YOUR TASK
Can all of these lines be returned exactly?

────

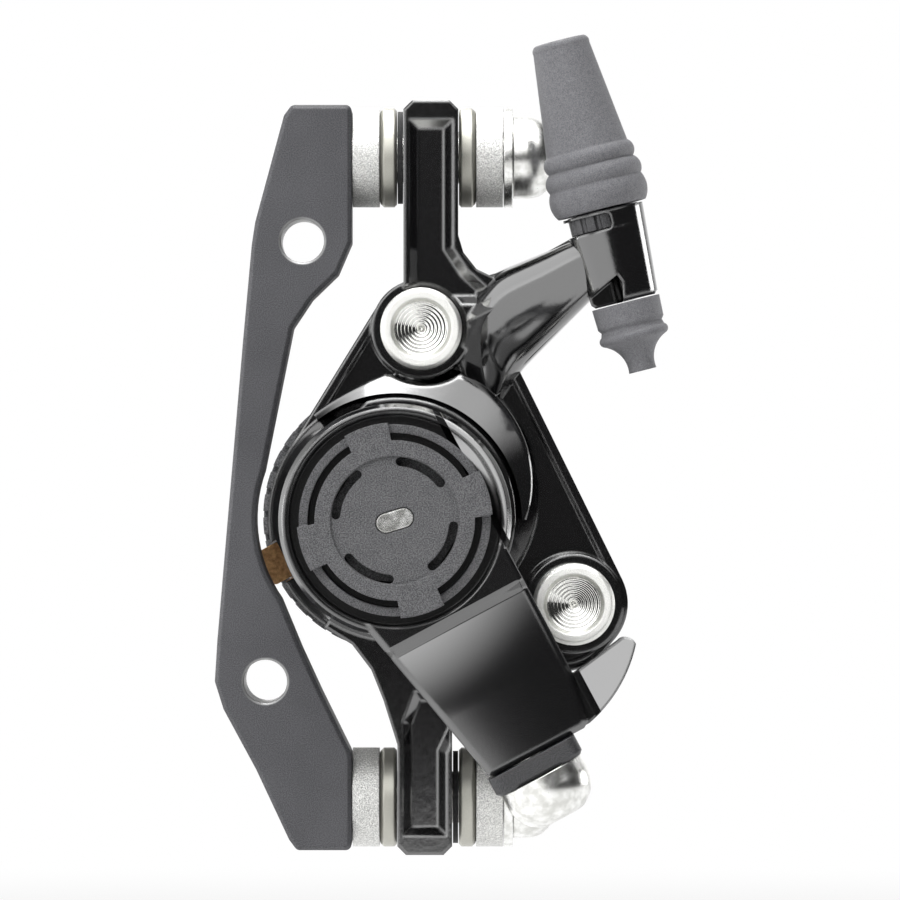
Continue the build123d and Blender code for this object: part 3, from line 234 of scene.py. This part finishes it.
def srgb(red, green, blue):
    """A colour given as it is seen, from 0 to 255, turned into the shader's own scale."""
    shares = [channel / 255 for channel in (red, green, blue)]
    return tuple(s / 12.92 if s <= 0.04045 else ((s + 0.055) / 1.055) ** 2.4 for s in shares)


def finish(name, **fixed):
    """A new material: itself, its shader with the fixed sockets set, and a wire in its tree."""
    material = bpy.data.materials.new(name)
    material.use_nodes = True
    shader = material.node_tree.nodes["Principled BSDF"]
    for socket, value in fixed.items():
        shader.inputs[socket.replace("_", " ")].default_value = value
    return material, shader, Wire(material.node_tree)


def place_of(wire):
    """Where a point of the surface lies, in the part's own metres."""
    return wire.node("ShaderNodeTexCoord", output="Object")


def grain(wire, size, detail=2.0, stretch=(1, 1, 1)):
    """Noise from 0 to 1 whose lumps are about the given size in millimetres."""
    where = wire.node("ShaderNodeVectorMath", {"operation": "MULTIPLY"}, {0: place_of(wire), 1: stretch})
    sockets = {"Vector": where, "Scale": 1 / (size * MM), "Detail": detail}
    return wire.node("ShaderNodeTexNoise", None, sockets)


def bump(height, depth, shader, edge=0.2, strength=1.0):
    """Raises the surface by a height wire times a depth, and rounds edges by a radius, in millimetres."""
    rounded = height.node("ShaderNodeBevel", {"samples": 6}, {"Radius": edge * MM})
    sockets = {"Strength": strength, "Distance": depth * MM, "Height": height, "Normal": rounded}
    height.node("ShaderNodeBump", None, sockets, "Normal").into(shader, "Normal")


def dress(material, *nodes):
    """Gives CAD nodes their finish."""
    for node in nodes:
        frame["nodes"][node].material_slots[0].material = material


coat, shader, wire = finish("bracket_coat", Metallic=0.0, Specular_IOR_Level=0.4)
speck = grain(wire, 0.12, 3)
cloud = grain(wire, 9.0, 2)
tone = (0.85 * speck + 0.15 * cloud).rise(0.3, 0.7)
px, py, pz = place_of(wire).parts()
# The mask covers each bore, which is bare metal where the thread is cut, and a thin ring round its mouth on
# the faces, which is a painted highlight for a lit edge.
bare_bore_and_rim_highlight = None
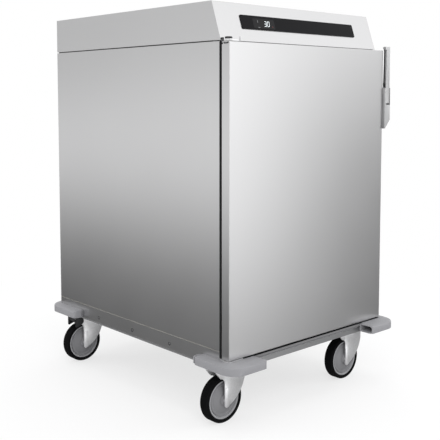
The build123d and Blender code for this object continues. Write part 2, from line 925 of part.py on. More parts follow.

────

RESULT
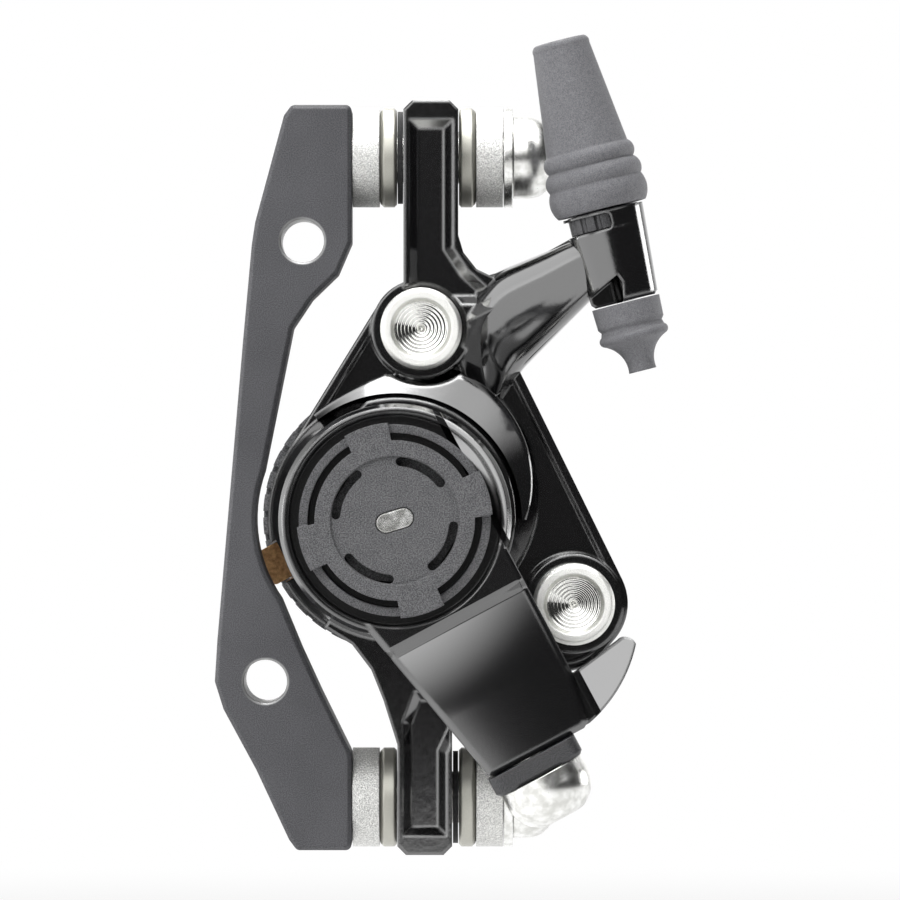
Continue the build123d and Blender code for this object: part 3, from line 234 of scene.py. This part finishes it.
def srgb(red, green, blue):
    """A colour given as it is seen, from 0 to 255, turned into the shader's own scale."""
    shares = [channel / 255 for channel in (red, green, blue)]
    return tuple(s / 12.92 if s <= 0.04045 else ((s + 0.055) / 1.055) ** 2.4 for s in shares)


def finish(name, **fixed):
    """A new material: itself, its shader with the fixed sockets set, and a wire in its tree."""
    material = bpy.data.materials.new(name)
    material.use_nodes = True
    shader = material.node_tree.nodes["Principled BSDF"]
    for socket, value in fixed.items():
        shader.inputs[socket.replace("_", " ")].default_value = value
    return material, shader, Wire(material.node_tree)


def place_of(wire):
    """Where a point of the surface lies, in the part's own metres."""
    return wire.node("ShaderNodeTexCoord", output="Object")


def grain(wire, size, detail=2.0, stretch=(1, 1, 1)):
    """Noise from 0 to 1 whose lumps are about the given size in millimetres."""
    where = wire.node("ShaderNodeVectorMath", {"operation": "MULTIPLY"}, {0: place_of(wire), 1: stretch})
    sockets = {"Vector": where, "Scale": 1 / (size * MM), "Detail": detail}
    return wire.node("ShaderNodeTexNoise", None, sockets)


def bump(height, depth, shader, edge=0.2, strength=1.0):
    """Raises the surface by a height wire times a depth, and rounds edges by a radius, in millimetres."""
    rounded = height.node("ShaderNodeBevel", {"samples": 6}, {"Radius": edge * MM})
    sockets = {"Strength": strength, "Distance": depth * MM, "Height": height, "Normal": rounded}
    height.node("ShaderNodeBump", None, sockets, "Normal").into(shader, "Normal")


def dress(material, *nodes):
    """Gives CAD nodes their finish."""
    for node in nodes:
        frame["nodes"][node].material_slots[0].material = material


coat, shader, wire = finish("bracket_coat", Metallic=0.0, Specular_IOR_Level=0.4)
speck = grain(wire, 0.12, 3)
cloud = grain(wire, 9.0, 2)
tone = (0.85 * speck + 0.15 * cloud).rise(0.3, 0.7)
px, py, pz = place_of(wire).parts()
# The mask covers each bore, which is bare metal where the thread is cut, and a thin ring round its mouth on
# the faces, which is a painted highlight for a lit edge.
bare_bore_and_rim_highlight = None
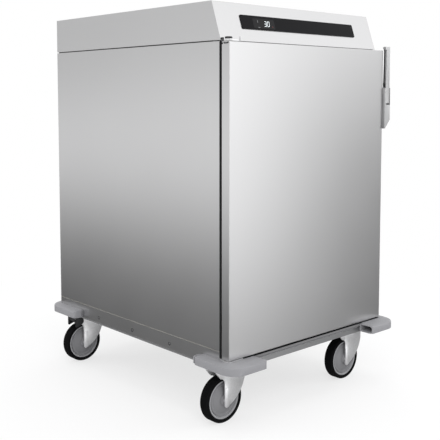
The build123d and Blender code for this object continues. Write part 2, from line 925 of part.py on. More parts follow.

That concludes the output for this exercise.